For this subclass, you can specify in the Options tab the following computation options:
Statistics on integer variables are continuous: a checkbox controlling if the result of a statistic evaluation on integer attribute must be converted to integer as well (if option unchecked) or not (if option checked).
Use target attribute: select if you want to use the terms within the Var_2/Target area as the target for the ROC curve.
Consider missing value as target with negative outcome: if selected, in a binary classification the cases with missing outputs are considered as if they have a negative output.

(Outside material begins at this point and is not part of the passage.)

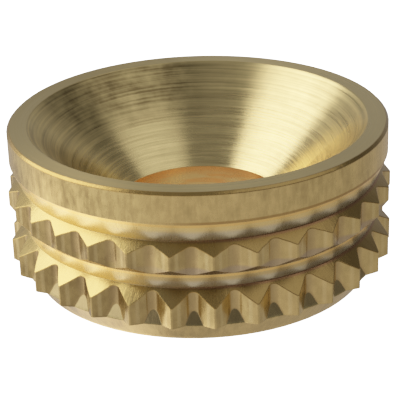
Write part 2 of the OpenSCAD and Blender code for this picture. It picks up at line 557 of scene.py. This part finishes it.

- Positive test for: this drop-down menu allows you to select one of the following options:
Greater Values
Lower Values
Automatic Selection
Test for independent samples¶
Stats available in the Statistics tab for this subclass are:
- Sample size, stat category which includes:
Number of valid positives samples
Number of valid negatives samples
Number of total valid samples
- Wilcoxon and Mann-Whitney test, stat category which includes:
Mann-Whitney U-value
Mann-Whitney normalized U-value (default)
Wilcoxon R1 -value
Wilcoxon Normalized R1 -value
P-value of Wilcoxon test (default)
- Kolmogorov-Smirnov test, stat category which includes:
KS value (default)
P-value for KS test (default)
- Student t-test, stat category which includes:
Student t-value (default)
P-value for Student t-test (default)
- Levene test, stat category which includes:
F-value for Levene test (default)
P-value for Levene test (default)
You can check/uncheck single statistics to add/remove them from your computed list. You can also check/uncheck the whole stat category to add/remove all its entries from your evaluated list.
For this subclass, you can specify in the Options tab the following computation options:
Use target attribute: select if you want to use the terms within the Var_2/Target area as the target for the ROC curve.
Test for paired samples¶
Stats available in the Statistics tab for this subclass are:
- Sample size, stat category which includes:
Number of total valid pairs
- Student t-test, stat category which includes:
Student t-value (default)
P-value for Student t-test (default)
- Wilcoxon test, stat category which includes:
W-value for Wilcoxon test (default)
W-value for normalized Wilcoxon test
P-value for Wilcoxon test (default)
Number of unequal pairs
You can check/uncheck single statistics to add/remove them from your computed list. You can also check/uncheck the whole stat category to add/remove all its entries from your evaluated list.
For this subclass, no computation options are present in the Options tab.